Io credo che il punto di non ritorno per Mattei sia iniziato nel 1961 quando fu eletto presidente degli Stati Uniti d’America John Kennedy nel cui programma figurava un’apertura verso un dialogo costruttivo con i paesi del terzo mondo in linea con quanto Mattei aveva da sempre auspicato.

Il presidente dell’Eni, riuscì ad instaurare un dialogo con la nuova amministrazione da poco insediatasi alla Casa Bianca.

Dagli archivi della JFK Library di Boston e dall’Eisenhower Library risulta che tra Mattei e Kennedy ci fu una corrispondenza molto stretta.

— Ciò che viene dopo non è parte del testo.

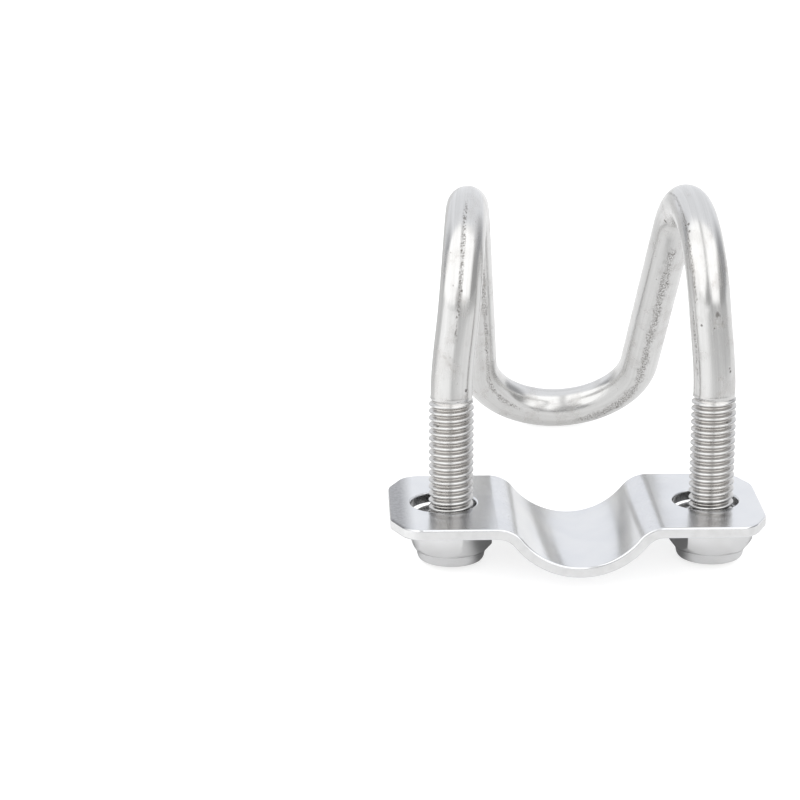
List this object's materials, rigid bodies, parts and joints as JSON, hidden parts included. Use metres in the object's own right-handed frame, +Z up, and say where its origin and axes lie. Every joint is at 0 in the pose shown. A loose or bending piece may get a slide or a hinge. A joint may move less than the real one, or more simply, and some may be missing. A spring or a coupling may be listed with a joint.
{
  "type": "double-bent pipe u-bolt",
  "caption": "Double-bent U-bolt: a threaded rod bent into a U and folded back over its legs, with a pressed saddle plate and nylon-insert lock nuts, for clamping crossing pipes.",
  "frame": {"origin": "middle of the pipe seat on the saddle plate's top face", "axes": "+X from the left leg to the right leg, +Y from the legs towards the closed bend, +Z up the threaded legs"},
  "size_m": [0.065, 0.0767, 0.063],
  "materials": {
    "rod": "satin, tumbled stainless steel with rolled threads",
    "plate": "polished stainless sheet with matt sheared edges",
    "nut": "smooth bright stainless steel",
    "insert": "natural nylon"
  },
  "bodies": {
    "bolt": {"bent_rod": "rod"},
    "saddle": {"saddle_plate": "plate"},
    "nut_left": {"lock_nut_left": "nut", "nylon_insert_left": "insert"},
    "nut_right": {"lock_nut_right": "nut", "nylon_insert_right": "insert"}
  },
  "joints": [
    {"name": "saddle_slide", "type": "slide", "parent": "bolt", "child": "saddle", "axis": [0, 0, 1], "range_m": [-0.0075, 0.02]},
    {"name": "nut_left_spin", "type": "hinge", "parent": "saddle", "child": "nut_left", "pos_m": [-0.0217, -0.0006, 0.001], "axis": [0, 0, 1], "range_deg": [-2161, 5761]},
    {"name": "nut_right_spin", "type": "hinge", "parent": "saddle", "child": "nut_right", "pos_m": [0.0239, -0.0006, 0.001], "axis": [0, 0, 1], "range_deg": [-2161, 5761]}
  ],
  "couplings": [
    {"joint": "nut_left_spin", "follows": "saddle_slide", "rad_per_m": 5026.5},
    {"joint": "nut_right_spin", "follows": "saddle_slide", "rad_per_m": 5026.5}
  ]
}
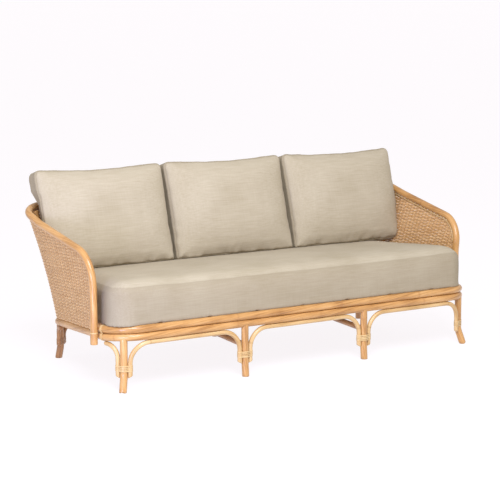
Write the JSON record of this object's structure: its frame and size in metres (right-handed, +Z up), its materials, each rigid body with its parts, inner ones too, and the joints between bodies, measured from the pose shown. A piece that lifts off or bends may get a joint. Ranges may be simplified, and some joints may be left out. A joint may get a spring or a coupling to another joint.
{
  "type": "rattan garden sofa",
  "caption": "Rattan sofa: a continuous bent top rail, woven side and back walls, arched braces bound to kicked-out legs, a long seat cushion and loose back cushions.",
  "frame": {"origin": "on the floor, under the middle of the overall box", "axes": "+X to the sitter's left along the length, +Y to the back, +Z up"},
  "size_m": [1.9014, 0.7978, 0.8198],
  "materials": {
    "cane": "peeled rattan pole, clear satin lacquer",
    "pale_cane": "pale peeled rattan pole, satin lacquer",
    "peel": "flat rattan peel, glossy skin side out",
    "weave": "round rattan core woven over stakes, satin",
    "linen": "plain woven linen-like cloth, matt"
  },
  "bodies": {
    "frame": {"seat_rail_front": "cane", "seat_rail_rear": "cane", "front_rail_upper": "cane", "top_rail": "cane", "leg_front_corner_left": "cane", "leg_front_middle_left": "cane", "leg_front_middle_right": "cane", "leg_front_corner_right": "cane", "leg_rear_left": "cane", "leg_rear_middle": "cane", "leg_rear_right": "cane", "arch_front_right": "pale_cane", "arch_front_middle": "pale_cane", "arch_front_left": "pale_cane", "arch_corner_right": "pale_cane", "arch_corner_left": "pale_cane", "bracket_rear_right": "pale_cane", "bracket_rear_left": "pale_cane", "arch_rear_right": "pale_cane", "arch_rear_left": "pale_cane", "binding_front_corner_left": "peel", "binding_front_middle_left": "peel", "binding_front_middle_right": "peel", "binding_front_corner_right": "peel", "binding_rear_left": "peel", "binding_rear_middle": "peel", "binding_rear_right": "peel", "rail_tie_right": "peel", "rail_tie_left": "peel", "stretcher_left": "cane", "stretcher_right": "cane", "bearer_front": "cane", "bearer_rear": "cane", "deck_pole_1": "cane", "deck_pole_2": "cane", "deck_pole_3": "cane", "deck_pole_4": "cane", "deck_pole_5": "cane", "deck_pole_6": "cane", "deck_pole_7": "cane", "woven_side_right": "weave", "woven_back": "weave", "woven_side_left": "weave", "reed_trim": "peel", "upright_back_right": "cane", "upright_back_left": "cane", "upright_corner_right": "cane", "upright_corner_left": "cane"},
    "seat_cushion_body": {"seat_cushion": "linen"},
    "back_cushion_left_body": {"back_cushion_left": "linen"},
    "back_cushion_middle_body": {"back_cushion_middle": "linen"},
    "back_cushion_right_body": {"back_cushion_right": "linen"}
  },
  "joints": [
    {"name": "seat_cushion_lift", "type": "slide", "parent": "frame", "child": "seat_cushion_body", "axis": [0, 0, 1], "range_m": [0, 0.45]},
    {"name": "back_cushion_left_lift", "type": "slide", "parent": "seat_cushion_body", "child": "back_cushion_left_body", "axis": [0, 0, 1], "range_m": [0, 0.3]},
    {"name": "back_cushion_middle_lift", "type": "slide", "parent": "seat_cushion_body", "child": "back_cushion_middle_body", "axis": [0, 0, 1], "range_m": [0, 0.3]},
    {"name": "back_cushion_right_lift", "type": "slide", "parent": "seat_cushion_body", "child": "back_cushion_right_body", "axis": [0, 0, 1], "range_m": [0, 0.3]}
  ]
}
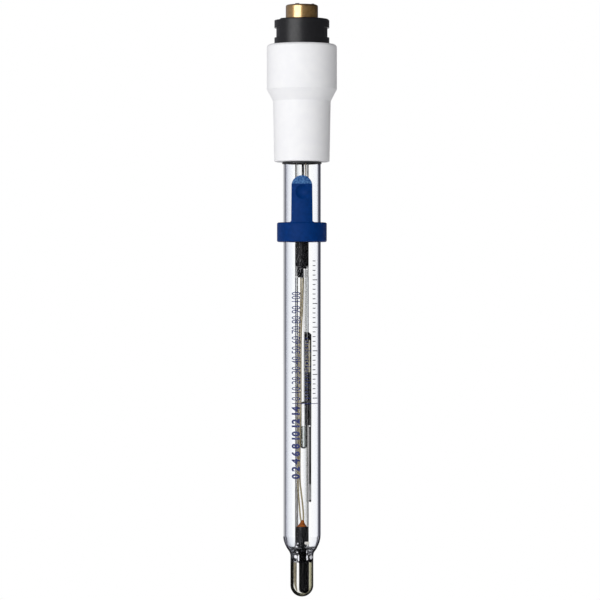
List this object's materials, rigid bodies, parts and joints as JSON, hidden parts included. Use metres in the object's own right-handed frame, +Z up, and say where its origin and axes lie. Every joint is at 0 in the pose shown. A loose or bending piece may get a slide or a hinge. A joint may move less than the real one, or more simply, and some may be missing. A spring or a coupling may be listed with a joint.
{
  "type": "combination pH electrode",
  "caption": "Laboratory glass combination pH electrode: slim glass shaft with a round sensing tip, a sliding filling port cover, a white head cap and a plug-in contact head.",
  "frame": {"origin": "on the shaft's axis at the tip of the glass membrane", "axes": "+Z up the shaft to the contact head, -Y to the front where the slide's tab and the filling port are, +X to the right seen from the front"},
  "size_m": [0.0222, 0.0222, 0.1887],
  "materials": {
    "shaft_glass": "clear drawn glass",
    "stem_glass": "clear drawn glass",
    "membrane_glass": "thin pale olive glass",
    "junction_ceramic": "porous white",
    "sheath_black": "dark satin",
    "plug_rubber": "dark smooth rubber",
    "amber_resin": "amber cast resin",
    "lead_insulation": "olive enamelled wire",
    "coated_silver": "darkened coated silver",
    "silver_chloride": "taupe silver chloride",
    "capsule_gel": "dark grey-green gel",
    "reference_fill": "black granular fill",
    "wool": "cream fibre",
    "rod_dark": "dark banded rod",
    "black_insulation": "black sleeve",
    "pale_insulation": "pale sleeve",
    "seal_rubber": "black rubber",
    "white_plastic": "satin moulded white",
    "potting_resin": "cast resin",
    "black_plastic": "satin moulded black",
    "brass": "turned and gold plated",
    "insulator_plastic": "dark moulded",
    "pin_gold": "gold plated",
    "blue_plastic": "satin moulded dark blue"
  },
  "bodies": {
    "electrode": {"shaft_tube": "shaft_glass", "stem_tube": "stem_glass", "glass_membrane": "membrane_glass", "ceramic_junction": "junction_ceramic", "sensor_sheath": "sheath_black", "sensor_plug": "plug_rubber", "sensor_resin": "amber_resin", "sensor_lead_left": "lead_insulation", "sensor_lead_right": "lead_insulation", "measuring_wire": "coated_silver", "silver_element": "silver_chloride", "inner_capsule": "stem_glass", "capsule_fill": "capsule_gel", "stem_plug": "plug_rubber", "reference_cartridge": "stem_glass", "cartridge_fill": "reference_fill", "cartridge_wool": "wool", "cartridge_stopper": "plug_rubber", "reference_rod": "rod_dark", "rod_pin": "rod_dark", "reference_wire": "coated_silver", "head_lead_dark": "black_insulation", "head_lead_pale": "pale_insulation", "shaft_seal": "seal_rubber", "head_cap": "white_plastic", "cap_potting": "potting_resin", "locking_collar": "black_plastic", "collar_oring": "seal_rubber", "contact_sleeve": "brass", "pin_insulator": "insulator_plastic", "contact_pins": "pin_gold"},
    "slide": {"filling_slide": "blue_plastic"}
  },
  "joints": [
    {"name": "slide_travel", "type": "slide", "parent": "electrode", "child": "slide", "axis": [0, 0, 1], "range_m": [-0.022, 0.003]}
  ]
}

Kennedy era affascinato da Mattei e lo considerava l’uomo giusto per dare stabilità politica al governo italiano e per attuare le giuste riforme.

Iniziarono le trattive e Kennedy interferì con la Exxon affinché concludesse un accordo che prevedeva dei diritti di sfruttamento da parte dell’ENI e la fornitura di 12 milioni di tonnellate di grezzo all’anno a condizioni addirittura piu’ vantaggiose di quelle che l’ENI aveva concordato con l’Unione Sovietica.

L’accordo si sarebbe concluso nel dicembre del 1962 in occasione di un viaggio di Mattei a Washington durante il quale una rinomata università statunitense gli avrebbe conferito una laurea ad honoris causa. 

Mattei era isolato. Aveva contro politici di rilievo del governo italiano e ancor peggio tutte le compagnie petrolifere facenti parte del cartello delle Sette Sorelle. Andava fermato ad ogni costo, con qualsiasi mezzo.

E fu così che poche settimane prima di quel viaggio negli Stati Uniti, Mattei fu assassinato e un anno dopo la stessa sorte toccò a J.F. Kennedy.

Con la morte di Mattei svanì anche il miraggio di un bacino mediterraneo, di un’Africa e di un Medio Oriente prosperi, pacifici e finalmente liberi dal giogo dei padroni. Svanì il miraggio di vedere gli abitanti di queste terre meravigliose, intrise di culture millenarie integrarsi pacificamente con l’Europa e con il resto del mondo. Viceversa ha proliferato il terrorismo internazionale con le disastrose e tragiche conseguenze che ne sono susseguite nel corso di questi utimi decenni.

Non c’e’ niente di peggio di un’oppresso che lotta per la liberta’ sua e del suo popolo e questo Mattei lo sapeva bene”.